Germany had started atomic development two years earlier, and the Manhattan Project team feared that the Germans were ahead of the United States, Novick explained. “Despite success of Allied landings in Western Europe, we thought that at any instant the Germans might come up with a nuclear bomb.”
Concerns about this possibility began with the warning given to President Franklin Roosevelt by Albert Einstein in 1940.
However, opposition to nuclear power was vigorous among a few Manhattan Project scientists. According to Novick, Leo Szilard, the man credited with starting the project, wrote a letter of protest to President Harry Truman; it was given to Secretary of State Jimmy Byrnes, who never delivered it.
James Fronk, a refugee physicist from Germany, prepared a petition that insisted the bomb not be dropped on a city. These isolated examples got virtually no hearing, mainly because, in Novick’s view, the leader of the project, Oppenheimer, recommended the bomb be used on a city.
Their efforts for arms control often took Olum and Novick off campus. For the University Speakers Bureau, they were the two people most in demand to speak about that threat. They especially welcomed chances to speak to audiences of children.

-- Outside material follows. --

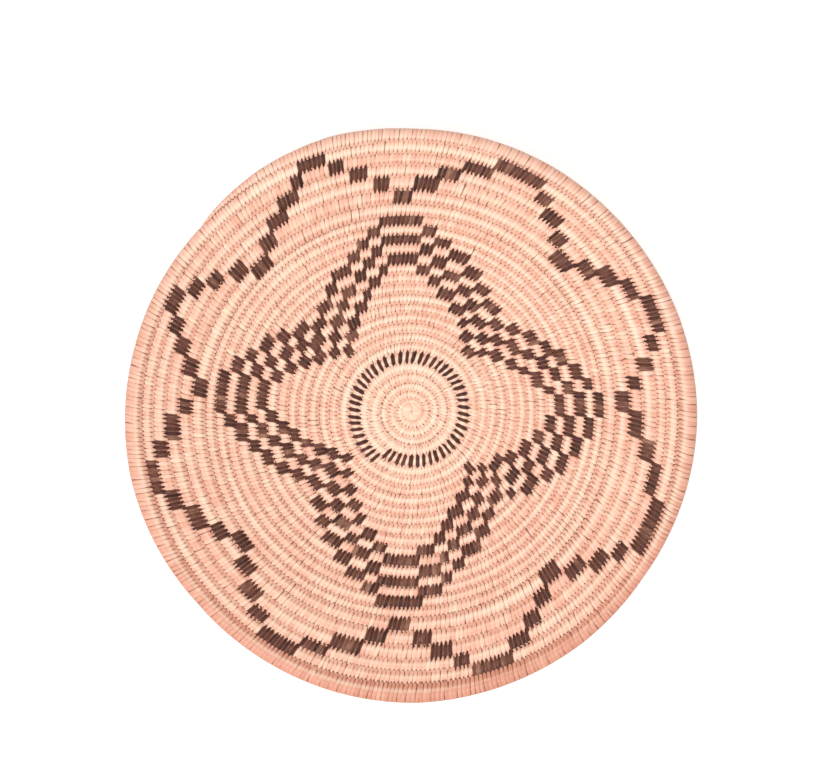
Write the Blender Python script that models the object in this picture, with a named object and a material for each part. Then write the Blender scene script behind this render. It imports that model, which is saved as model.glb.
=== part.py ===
"""Coiled basketry tray.

One coil winds outward, counter-clockwise seen from above, from a small start knot
to a tail that thins away on the rim. Each turn is sewn to the turn inside it, so the
shared edge between two turns is a spiral, and a turn fills the strip between that
spiral and the same spiral one turn later. The base is flat and the wall curves up
to a shallow dish. The tray lies with its hollow upwards on z = 0.
"""
import math

import bmesh
import bpy
import numpy as np
from mathutils import Vector

# Driving dimensions, in metres.
KNOT_RADIUS = 0.00515
CENTRE_PITCH = 0.0053
STAR_PITCH = 0.00643
ZIGZAG_PITCH = 0.00815
RIM_PITCH = 0.0111
FLAT_BASE_RADIUS = 0.055
DISH_DEPTH = 0.038
DISH_RADIUS = 0.176
SIDE_DRIFT = 0.0029
FLAT_CUT = 0.0005
SEAM_GAP = 0.0003
TAIL_TIP_WIDTH = 0.0016
END_LAND = 0.0004

# Turns are counted along the coil; turn 1 starts beside the knot.
FIRST_TURN = 1.0
FIRST_TIP_TURNS = 0.15
CENTRE_TURNS = 3.0
STAR_TURNS = 17.0
ZIGZAG_TURNS = 5.5
RIM_TURNS = 0.9
TAIL_START_TURN = 27.64
TAIL_END_TURN = 27.724
DRIFT_START_TURN = 6.5
DRIFT_END_TURN = 21.5

# Rows as a weaver counts them. A row of the pattern starts one step further round
# than the row inside it, so the wider bands start a share of a turn early.
RING_ROW = 6
FIRST_STAR_ROW = 7
FIRST_ZIGZAG_ROW = 22
RIM_ROW = 27
STAR_LAG_SHARE = 0.23
ZIGZAG_LAG_SHARE = 0.31
START_ANGLE = math.radians(236.0)

# Shape of the coil's section and how finely it is drawn.
THICKNESS_SHARE = 0.86
DISH_CURVE = 1.5
SECTION_SIDES = 8
CENTRE_RAYS = 24
OUTER_RAYS = 32
KNOT_BELTS = 8
CUTTER_MARGIN = 1.2

# Colours of the sewn splints, as linear values, with their roughness.
LIGHT_SPLINT = (0.86, 0.60, 0.43, 1.0)
PALE_SPLINT = (0.90, 0.66, 0.49, 1.0)
RUDDY_SPLINT = (0.74, 0.46, 0.31, 1.0)
DARK_SPLINT = (0.16, 0.075, 0.05, 1.0)
SPLINT_ROUGHNESS = 0.55

TURN_MARKS = np.cumsum([FIRST_TURN, CENTRE_TURNS, STAR_TURNS, ZIGZAG_TURNS, RIM_TURNS])
RADIUS_MARKS = np.cumsum([
    KNOT_RADIUS,
    CENTRE_TURNS * CENTRE_PITCH,
    STAR_TURNS * STAR_PITCH,
    ZIGZAG_TURNS * ZIGZAG_PITCH,
    RIM_TURNS * RIM_PITCH,
])


def seam_radius(turn):
    """Radius of the seam on a turn's outer side: each band adds its own pitch."""
    return float(np.interp(turn, TURN_MARKS, RADIUS_MARKS))


def dish_height(radius):
    """Height of the wall's middle: flat to the base radius, then a rising power curve."""
    rise = max(0.0, radius - FLAT_BASE_RADIUS) / (DISH_RADIUS - FLAT_BASE_RADIUS)
    return DISH_DEPTH * rise ** DISH_CURVE


def ray_point(turn):
    """Point of the seam on one of the rays that all turns share."""
    radius = seam_radius(turn)
    angle = START_ANGLE + 2.0 * math.pi * turn
    drift = np.interp(turn, [DRIFT_START_TURN, DRIFT_END_TURN], [0.0, SIDE_DRIFT])
    return Vector((radius * math.cos(angle) - drift, radius * math.sin(angle), dish_height(radius)))


def seam_point(turn, rays):
    """Point of the seam on the straight chord between two rays, so that turns nest."""
    first = math.floor(turn * rays)
    share = turn * rays - first
    return ray_point(first / rays).lerp(ray_point((first + 1) / rays), share)


def tail_width_share(turn, rays):
    """Share of the full width: 1 along the coil, then falling evenly to the tail's tip."""
    if turn <= TAIL_START_TURN:
        return 1.0
    full = (seam_point(TAIL_END_TURN, rays) - seam_point(TAIL_END_TURN - 1.0, rays)).length
    along = (turn - TAIL_START_TURN) / (TAIL_END_TURN - TAIL_START_TURN)
    return 1.0 + along * (TAIL_TIP_WIDTH / full - 1.0)


def section_at(turn, rays):
    """Centre, half width and slope of the coil's section at a turn."""
    inner = seam_point(turn - 1.0, rays)
    outer = inner.lerp(seam_point(turn, rays), tail_width_share(turn, rays))
    across = outer - inner
    half_width = (across.length - SEAM_GAP) / 2.0
    slope = math.atan2(across.z, math.hypot(across.x, across.y))
    return (inner + outer) / 2.0, half_width, slope


def moved_along(section, turn, distance):
    """The same section a little way along the coil, square to its ray, so ends lie flat."""
    centre, half_width, slope = section
    angle = START_ANGLE + 2.0 * math.pi * turn
    along = Vector((-math.sin(angle), math.cos(angle), 0.0))
    return centre + along * distance, half_width, slope


def turns_between(start, end, rays):
    """The two ends of a length of coil and every shared ray between them."""
    first = math.floor(start * rays) + 1
    last = math.ceil(end * rays) - 1
    return [start] + [index / rays for index in range(first, last + 1)] + [end]


def row_start(row):
    """Turn at which a row begins."""
    if row <= FIRST_STAR_ROW:
        return float(row)
    lag = STAR_LAG_SHARE if row < FIRST_ZIGZAG_ROW else ZIGZAG_LAG_SHARE
    return row - lag


def row_name(row):
    """Name of a row, from the band of the pattern that it belongs to."""
    if row < RING_ROW:
        return f"centre_round_{row:02d}"
    if row == RING_ROW:
        return f"ring_round_{row:02d}"
    if row < FIRST_ZIGZAG_ROW:
        return f"star_round_{row:02d}"
    if row < RIM_ROW:
        return f"zigzag_round_{row:02d}"
    return f"rim_round_{row:02d}"


def splint_material(name, colour):
    """A plain Principled material for a sewn splint."""
    material = bpy.data.materials.new(name)
    material.use_nodes = True
    shader = material.node_tree.nodes["Principled BSDF"]
    shader.inputs["Base Color"].default_value = colour
    shader.inputs["Roughness"].default_value = SPLINT_ROUGHNESS
    shader.inputs["Metallic"].default_value = 0.0
    material.diffuse_color = colour
    return material


def row_colour(row):
    """Splint colour of a row: the ring reads dark, the rim reddish, the rest pale."""
    if row == RING_ROW:
        return DARK_SPLINT
    if row >= RIM_ROW:
        return RUDDY_SPLINT
    return PALE_SPLINT if row < RING_ROW else LIGHT_SPLINT


def section_guide(collection):
    """Unit outline of the coil's section, wider along the wall than through it."""
    curve = bpy.data.curves.new("coil_section", "CURVE")
    curve.dimensions = "2D"
    spline = curve.splines.new("POLY")
    spline.points.add(SECTION_SIDES - 1)
    for index, point in enumerate(spline.points):
        angle = -2.0 * math.pi * index / SECTION_SIDES
        point.co = (math.cos(angle), THICKNESS_SHARE * math.sin(angle), 0.0, 1.0)
    spline.use_cyclic_u = True
    guide = bpy.data.objects.new("coil_section", curve)
    guide.hide_render = True
    guide.display_type = "WIRE"
    collection.objects.link(guide)
    return guide


def coil_length(name, start, end, rays, guide, collection, colour):
    """One length of the coil, carried along its own stretch of the spiral."""
    curve = bpy.data.curves.new(name, "CURVE")
    curve.dimensions = "3D"
    curve.twist_mode = "Z_UP"
    curve.bevel_mode = "OBJECT"
    curve.bevel_object = guide
    curve.use_fill_caps = True
    sections = [section_at(turn, rays) for turn in turns_between(start, end, rays)]
    sections.insert(1, moved_along(sections[0], start, END_LAND))
    sections.insert(-1, moved_along(sections[-1], end, -END_LAND))
    spline = curve.splines.new("POLY")
    spline.points.add(len(sections) - 1)
    for point, (centre, half_width, slope) in zip(spline.points, sections):
        point.co = (*centre, 1.0)
        point.radius = half_width
        point.tilt = -slope
    piece = bpy.data.objects.new(name, curve)
    curve.materials.append(splint_material(name, colour))
    collection.objects.link(piece)
    return piece


def start_knot(collection):
    """The knot that the coil starts around, a squashed ball as thick as the coil."""
    mesh = bpy.data.meshes.new("start_knot")
    ball = bmesh.new()
    bmesh.ops.create_uvsphere(ball, u_segments=CENTRE_RAYS, v_segments=KNOT_BELTS, radius=1.0)
    radius = KNOT_RADIUS * math.cos(math.pi / CENTRE_RAYS) - SEAM_GAP
    half_thickness = CENTRE_PITCH * THICKNESS_SHARE / 2.0
    bmesh.ops.scale(ball, vec=(radius, radius, half_thickness), verts=ball.verts)
    ball.to_mesh(mesh)
    ball.free()
    mesh.shade_smooth()
    knot = bpy.data.objects.new("start_knot", mesh)
    mesh.materials.append(splint_material("start_knot", PALE_SPLINT))
    collection.objects.link(knot)
    return knot


def as_mesh(piece, collection):
    """The same piece as a mesh with its end caps welded on."""
    name = piece.name
    bpy.context.view_layer.update()
    evaluated = piece.evaluated_get(bpy.context.evaluated_depsgraph_get())
    mesh = bpy.data.meshes.new_from_object(evaluated)
    welded = bmesh.new()
    welded.from_mesh(mesh)
    bmesh.ops.remove_doubles(welded, verts=welded.verts, dist=SEAM_GAP / 100.0)
    bmesh.ops.recalc_face_normals(welded, faces=welded.faces)
    welded.to_mesh(mesh)
    welded.free()
    place = piece.matrix_world.copy()
    bpy.data.objects.remove(piece)
    solid = bpy.data.objects.new(name, mesh)
    solid.matrix_world = place
    collection.objects.link(solid)
    return solid


def floor_cutter(top, collection):
    """A block under the tray whose upper face is the plane that the base rests on."""
    size = 2.0 * CUTTER_MARGIN * DISH_RADIUS
    mesh = bpy.data.meshes.new("floor_cutter")
    block = bmesh.new()
    bmesh.ops.create_cube(block, size=1.0)
    bmesh.ops.scale(block, vec=(size, size, DISH_DEPTH), verts=block.verts)
    bmesh.ops.translate(block, vec=(0.0, 0.0, top - DISH_DEPTH / 2.0), verts=block.verts)
    block.to_mesh(mesh)
    block.free()
    cutter = bpy.data.objects.new("floor_cutter", mesh)
    cutter.hide_render = True
    cutter.display_type = "WIRE"
    collection.objects.link(cutter)
    return cutter


def cut_flat(piece, cutter):
    """Trim away what lies under the resting plane."""
    trim = piece.modifiers.new("rest_flat", "BOOLEAN")
    trim.operation = "DIFFERENCE"
    trim.object = cutter
    trim.solver = "EXACT"


def lowest_point(piece):
    """Height of the lowest corner of a piece as it is drawn."""
    evaluated = piece.evaluated_get(bpy.context.evaluated_depsgraph_get())
    mesh = evaluated.to_mesh()
    low = min((evaluated.matrix_world @ vertex.co).z for vertex in mesh.vertices)
    evaluated.to_mesh_clear()
    return low


def box_of(pieces):
    """Lowest and highest corner of several pieces together."""
    graph = bpy.context.evaluated_depsgraph_get()
    corners = []
    for piece in pieces:
        evaluated = piece.evaluated_get(graph)
        mesh = evaluated.to_mesh()
        corners += [evaluated.matrix_world @ vertex.co for vertex in mesh.vertices]
        evaluated.to_mesh_clear()
    low = Vector(map(min, zip(*corners)))
    high = Vector(map(max, zip(*corners)))
    return low, high


def build_tray():
    """Knot, rows and tail, set down with the middle of their box over the origin."""
    for old in list(bpy.data.objects):
        bpy.data.objects.remove(old)
    tray = bpy.data.collections.new("basketry_tray")
    guides = bpy.data.collections.new("guides")
    bpy.context.scene.collection.children.link(tray)
    bpy.context.scene.collection.children.link(guides)
    guide = section_guide(guides)

    pieces = [start_knot(tray)]
    for row in range(1, RIM_ROW + 1):
        rays = CENTRE_RAYS if row < RING_ROW else OUTER_RAYS
        start = row_start(row) if row > FIRST_TURN else FIRST_TURN + FIRST_TIP_TURNS
        end = row_start(row + 1) if row < RIM_ROW else TAIL_START_TURN
        trim = SEAM_GAP / (4.0 * math.pi * seam_radius((start + end) / 2.0))
        pieces.append(coil_length(row_name(row), start + trim, end - trim, rays, guide,
                                  tray, row_colour(row)))
    trim = SEAM_GAP / (4.0 * math.pi * seam_radius(TAIL_START_TURN))
    pieces.append(coil_length("coil_tail", TAIL_START_TURN + trim, TAIL_END_TURN, OUTER_RAYS,
                              guide, tray, RUDDY_SPLINT))

    bpy.context.view_layer.update()
    heights = [lowest_point(piece) for piece in pieces]
    rest_plane = min(heights) + FLAT_CUT
    cutter = floor_cutter(rest_plane, guides)
    for index, height in enumerate(heights):
        if height < rest_plane:
            if pieces[index].type == "CURVE":
                pieces[index] = as_mesh(pieces[index], tray)
            cut_flat(pieces[index], cutter)

    bpy.context.view_layer.update()
    low, high = box_of(pieces)
    carrier = bpy.data.objects.new("tray_origin", None)
    tray.objects.link(carrier)
    carrier.location = (-(low.x + high.x) / 2.0, -(low.y + high.y) / 2.0, -low.z)
    for member in pieces + [cutter]:
        member.parent = carrier
    bpy.context.view_layer.update()
    print("rows", len(pieces), "box in mm", [round(side * 1000.0, 2) for side in high - low])


build_tray()
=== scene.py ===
# %% [markdown]
# A coiled basketry tray. One bundle of slender rods is wound into a spiral, and every turn
# is sewn to the turn inside it with split, scraped shoots. Light and naturally dark splints
# change over by the count, which draws a dashed ring, a stepped star and a zigzag. The
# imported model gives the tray's place and size. This lesson sews its surface, one stitch at
# a time, around that model.

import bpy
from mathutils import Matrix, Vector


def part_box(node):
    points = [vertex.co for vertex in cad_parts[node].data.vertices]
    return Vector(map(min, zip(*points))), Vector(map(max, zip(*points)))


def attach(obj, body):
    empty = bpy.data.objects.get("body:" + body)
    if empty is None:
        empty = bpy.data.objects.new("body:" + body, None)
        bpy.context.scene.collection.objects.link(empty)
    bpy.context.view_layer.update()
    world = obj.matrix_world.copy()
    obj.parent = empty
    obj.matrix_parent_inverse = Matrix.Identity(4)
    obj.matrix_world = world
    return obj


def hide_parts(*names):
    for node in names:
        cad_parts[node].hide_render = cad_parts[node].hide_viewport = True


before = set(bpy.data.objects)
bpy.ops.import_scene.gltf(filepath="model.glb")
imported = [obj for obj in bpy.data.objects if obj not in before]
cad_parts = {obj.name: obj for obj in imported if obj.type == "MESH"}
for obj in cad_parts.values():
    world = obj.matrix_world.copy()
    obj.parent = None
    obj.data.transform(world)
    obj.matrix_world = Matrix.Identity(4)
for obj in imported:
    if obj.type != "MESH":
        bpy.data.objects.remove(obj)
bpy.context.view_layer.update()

# %% Modules and units
import math

import bpy
import numpy as np

MM = 0.001
TURN = 2.0 * math.pi
CIRCLE = 360.0
HAND_SEED = 27
rng = np.random.default_rng(HAND_SEED)
print("lengths are in metres, and a turn is", CIRCLE, "degrees")

# %% [markdown]
# The coil. The seam between two turns is one long spiral: its radius grows by one pitch a
# turn. The pitch steps up in five bands: the first turn, the rest of the centre, the body,
# the outer rows and the rim. Turns are counted from the place where the coil leaves the
# knot in the middle. A spiral could also be drawn as a curve with a bevel, but every stitch
# has to know where it sits on the wall, so the spiral is kept as a formula that any array
# of turns can go through.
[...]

I heard Novick comment to a group of 5th graders at Eugene’s Washington School, “As human beings, we are used to settling our conflicts through war. You as children can educate adults that there are and must be other ways to settle those differences. I feel guilty because I helped establish the bad, bad precedent of being willing to use a terrible weapon we could not control.”
Olum accepted an invitation from national TV talk show host, Phil Donahue, to discuss his views on nuclear armaments before a nationwide audience. “Donahue can make it hard on a guest,” Olum said. “He is rough on you, but treats you fairly.” One thing they discussed was the petition Olum prepared favoring nuclear disarmament, that he circulated at the 40-year reunion of Manhattan Project scientists in 1975.
It called for bilateral nuclear arms reductions and eventual elimination of nuclear weapons. It was signed by 70 scientists, including five Nobel Prize recipients: Hans Bethe, Owen Chamberlain, Richard Feynman, Edwin McMillan and Emilio Segre.
Scientist Edward Teller, refused to sign the petition. “When I gave the petition to Teller, he became infuriated,” Olum recalled. “He pounded the table and screamed that it was actions like mine that caused wars. Olum’s efforts to get Teller on the Donahue show with him were rebuffed. “We probably would have gotten mad at each other in front of the cameras,” he said.
Olum chose to appear on TV “because we and the Russians each have an arsenal of atomic weapons large enough to destroy the world ten times over. The crucial thing is that we sit down together and negotiate without worrying about who is a little bit ahead or behind, because it hardly matters,” he said.
He commented that both countries were kidding themselves about getting ahead. “The crucial point is to stop this insane arms race and to sit down to do all in our power to get rid of these damned weapons,” he said.
Finding ways to reduce atomic power wherever they could, Novick and his wife were key figures in a successful effort by Eugene activists. Against heavy odds, they halted plans by the Eugene Water and Electric Board to convert to atomic power. They were called troublemakers by those who favored the transition.
Years later, advocates of the nuclear plant thanked Novick for his vision. His views, and those of his wife, about war and peace also were reflected in their outspoken opposition to the war in Vietnam during a time when the US and the USSR challenged each other in the Cold War. For that they took flak from war supporters. At one Arms Control Forum meeting, some students shouted at them, “Go back to Russia, you commies.”
Olum pointed out the irony of public paranoia that accepted the arms race: “Security does not come by building more weapons. Because of the arms race, we become less secure. We don’t seem to want to give up on war as an arbiter of international disputes. What we have to deal with is government that feels the need to preserve the institution of war.”
Novick and Olum deserved a catharsis from the self-imposed guilt they felt about building the bomb. Our challenge is to continue their efforts for a caring legacy they have left us.